Thulium arsenate
- Names: Other names Thulium(III) arsenate

Identifiers
- CAS Number: 28548-45-0;

Properties
- Chemical formula: TmAsO_{4}
- Molar mass: 307.85 g/mol
- Appearance: Colorless crystalline solid
- Solubility in water: Sparingly soluble in water

Structure
- Crystal structure: Tetragonal, xenotime type
- Space group: I4_{1}/amd, No. 141
- Lattice constant: a = 0.69939 nm, c = 0.62595 nm
- Formula units (Z): 4

= Thulium arsenate =

Thulium arsenate is an inorganic compound of thulium and the arsenate ion, with the formula TmAsO_{4}. It is a sparingly soluble crystalline solid with the tetragonal xenotime structure type. At very low temperature it undergoes a cooperative Jahn–Teller structural transition.

== Preparation ==
Thulium arsenate can be prepared by precipitation from aqueous solutions containing Tm^{3+} and arsenate ions.
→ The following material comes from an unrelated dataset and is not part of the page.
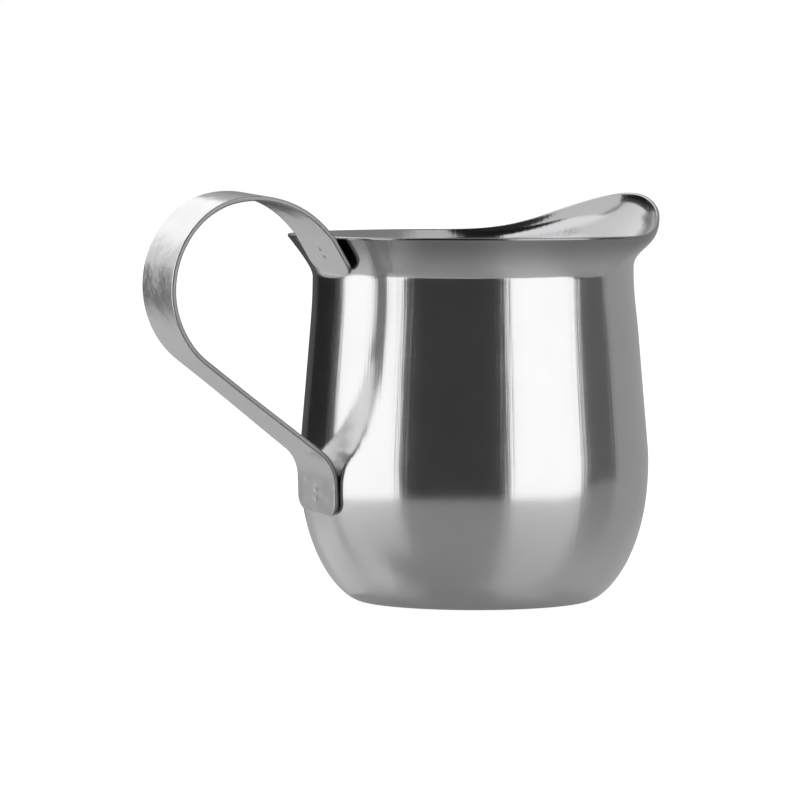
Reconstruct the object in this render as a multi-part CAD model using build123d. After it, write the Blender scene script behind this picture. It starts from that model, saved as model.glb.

Single crystals have also been grown by a high-temperature flux method. In one procedure, thulium(III) oxide was reacted in molten lead pyroarsenate, Pb_{2}As_{2}O_{7}, at approximately 1300 °C.

== Properties ==
=== Crystal structure ===
At room temperature, TmAsO_{4} crystallizes in the tetragonal crystal system with the xenotime/zircon structure type, space group I4_{1}/amd (No. 141), with four formula units per unit cell.

Room-temperature lattice parameters of approximately a = 6.9939 Å and c = 6.2595 Å have been reported.

The structure consists of isolated AsO4(3-) tetrahedra and eight-coordinate Tm^{3+} ions. TmAsO_{4} belongs to the heavy rare-earth arsenate series, for which the xenotime structure is favored over the monoclinic monazite structure.

Polarized Raman spectroscopy shows the internal vibrational frequencies of the AsO_{4} tetrahedron increasing across the rare-earth arsenate series as the rare-earth ionic radius decreases.

=== Solubility ===
Thulium arsenate is sparingly soluble in water. Firsching reported a concentration-based solubility-product value of

pK_{sp,c} = 23.08 ± 0.01

for TmAsO_{4}.

=== Low-temperature phase transition ===
TmAsO_{4} is a well-studied cooperative Jahn–Teller material. At room temperature it is tetragonal and paramagnetic, but below a critical temperature of approximately 6.13 K it undergoes a symmetry-lowering distortion to an orthorhombic phase.

The transition arises because the crystal field leaves the lowest Tm^{3+} electronic state as a doublet. The cooperative Jahn–Teller distortion removes this degeneracy and creates ferroelastic domains with principal axes along the [110] and [11̅0] directions.

Optical absorption, magnetic susceptibility and enhanced ^{169}Tm NMR measurements show that the size of the Jahn–Teller splitting below the transition closely follows mean-field behavior.

Applied stress or magnetic field can alter the balance between the distorted domain states. First-order transitions between different distortion modes have been observed below the Jahn–Teller transition temperature.